Mais si cette circulaire fameuse n'a pas eu la vertu d'introniser dans nos prisons départementales un système nouveau, elle a eu en revanche pour résultat d'y faire cesser l'application du régime cellulaire, qui, dans les prisons disposées à cet effet, y était expérimenté avec succès depuis plus de dix ans. La circulaire de 1853 ne contenait, à vrai dire, à ce sujet, aucune prescription formelle. Mais on comprend parfaitement que les fonctionnaires chargés de l'application de ce système se soient découragés d'une tentative qui exigeait de leur part beaucoup de zèle et de dévouement, en voyant que son efficacité était contestée par le ministre dont ils dépendaient. Aussi, dans les prisons cellulaires construites à grands frais par les départements,

la discipline s'est-elle relâchée peu à peu. Au travail solitaire a succédé le travail en commun dans les ateliers formés par la réunion de plusieurs cellules. L'isolement nocturne n'a même pas toujours été maintenu, et nous avons acquis la certitude que, dans des moments d'encombrement, les cellules ont été transformées en dortoirs à trois ou même à deux. Il y a même certaines prisons où cette pratique déplorable est devenue d'un usage constant. A l'heure actuelle, le régime de l'isolement n'est plus appliqué, en France, que dans certaines prisons du département de la Seine: à Mazas, pour les prévenus hommes; à la Conciergerie, pour les accusés; à la Santé, pour certaines catégories de condamnés arbitrairement choisis; enfin, à Tours, dans le quartier de la prison réservé aux femmes. Partout ailleurs, et même dans les prisons qui sont portées dans les tableaux statistiques comme cellulaires ou partiellement cellulaires, le système de la séparation individuelle a cessé d'être mis en pratique pour être remplacé par le système du travail en commun avec isolement, ou parfois, malheureusement, avec tête-à-tête de nuit.

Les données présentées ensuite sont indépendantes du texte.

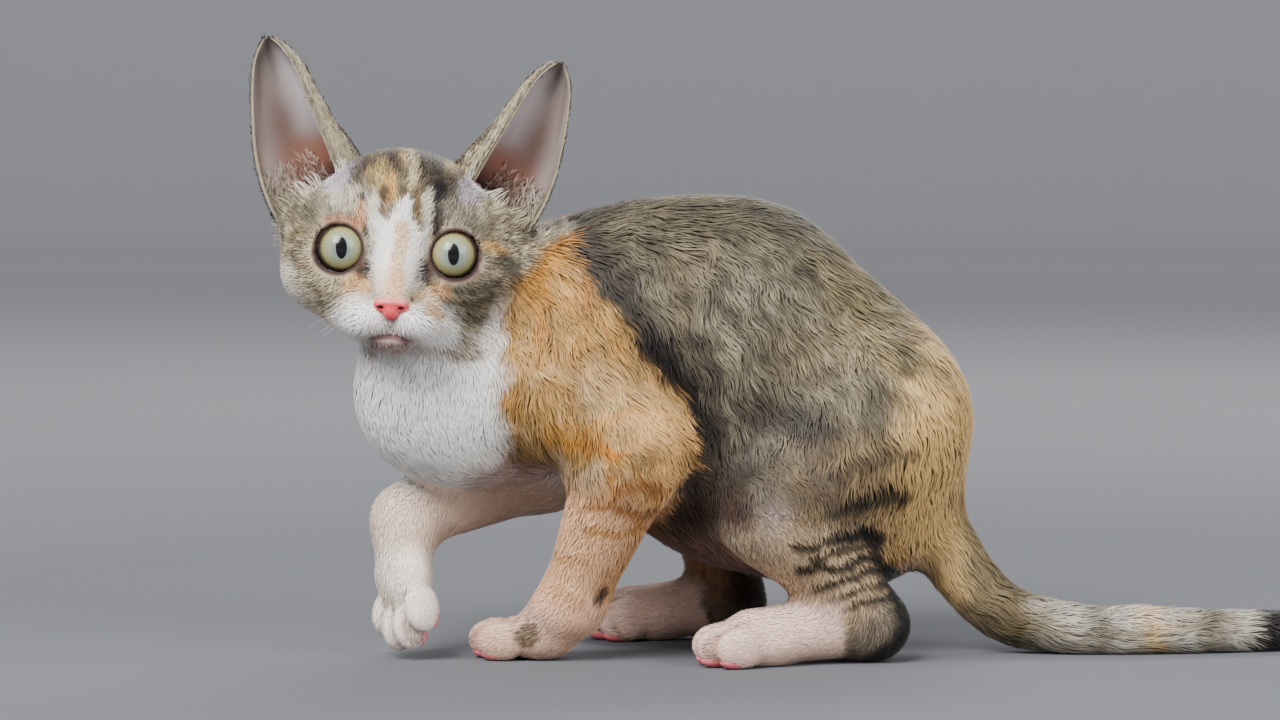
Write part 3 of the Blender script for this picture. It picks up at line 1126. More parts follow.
wet_iris = eye_material()
way = GAZE / np.linalg.norm(GAZE)
right = np.cross((0, 0, 1), -way)
right /= np.linalg.norm(right)
above = np.cross(-way, right)
for side, name in ((1, "eye_left"), (-1, "eye_right")):
    lean, turn = np.meshgrid(
        np.linspace(0, math.pi, EYE_RINGS + 1)[1:-1],
        np.linspace(0, 2 * math.pi, EYE_TURNS, endpoint=False),
        indexing="ij",
    )
    lean, turn = np.append(lean.ravel(), (0, math.pi)), np.append(turn.ravel(), (0, 0))
    radius = EYE["radius"] - 0.15 + CORNEA_SWELL * np.exp(-((lean / 0.62) ** 2.5))
    x = radius * np.sin(lean) * np.cos(turn)
    z = radius * np.sin(lean) * np.sin(turn)
    y = radius * np.cos(lean)
    centre = HEAD[0] + HEAD_AXES @ (side * EYE["x"], EYE["y"], EYE["z"])
    points = centre + x[:, None] * right + z[:, None] * above + y[:, None] * way
    index = np.arange((EYE_RINGS - 1) * EYE_TURNS).reshape(EYE_RINGS - 1, EYE_TURNS)
    following = np.roll(index, -1, 1)
    quads = np.stack([index[:-1], index[1:], following[1:], following[:-1]], -1).reshape(-1, 4)
    pole = index.size
    front = [(a, b, pole) for a, b in zip(index[0], following[0])]
    rear = [(b, a, pole + 1) for a, b in zip(index[-1], following[-1])]
    triangles = np.vstack([quads[:, :3], quads[:, [0, 2, 3]], front, rear])
    ball = made(name + "_ball", points, triangles)
    gaze = ball.data.attributes.new("Gaze", "FLOAT_VECTOR", "POINT")
    spread = np.stack([x, z, y], 1)
    spread[y < 0, :2] *= 3
    gaze.data.foreach_set("vector", spread.astype(np.float32).ravel())
    ball.data.materials.append(wet_iris)
    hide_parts(name)
    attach(ball, "root")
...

Il en résulte ce fait singulier: un homme arrêté à Paris pour une infraction quelconque passera le temps de sa prévention en cellule. Puis il subira ensuite sa peine en commun, quelle que soit la sentence prononcée contre lui; à moins qu'il ne soit envoyé, par exception, dans le quartier cellulaire de la Santé. Si ce même homme est arrêté en province, son sort dépendra de l'arrondissement où il aura commis sa faute. Si dans cet arrondissement se trouve une prison cellulaire, il sera peut-être isolé de nuit pendant la durée

de sa prévention et pendant la durée de sa peine, mais il sera réuni à ses codétenus pendant le jour. Si la prison est séparée par quartiers, il passera, après le jugement, du quartier des prévenus dans le quartier des condamnés. Enfin, si aucun quartier distinct n'existe dans la prison, il rentrera, au sortir de l'audience du tribunal, dans la salle même et dans le dortoir où il était la veille, sans autre changement dans sa condition que d'avoir perdu le bénéfice assez indifférent de la présomption d'innocence. On voit que nous n'avions pas tort de dire que le système pénitentiaire était en France affaire de clocher.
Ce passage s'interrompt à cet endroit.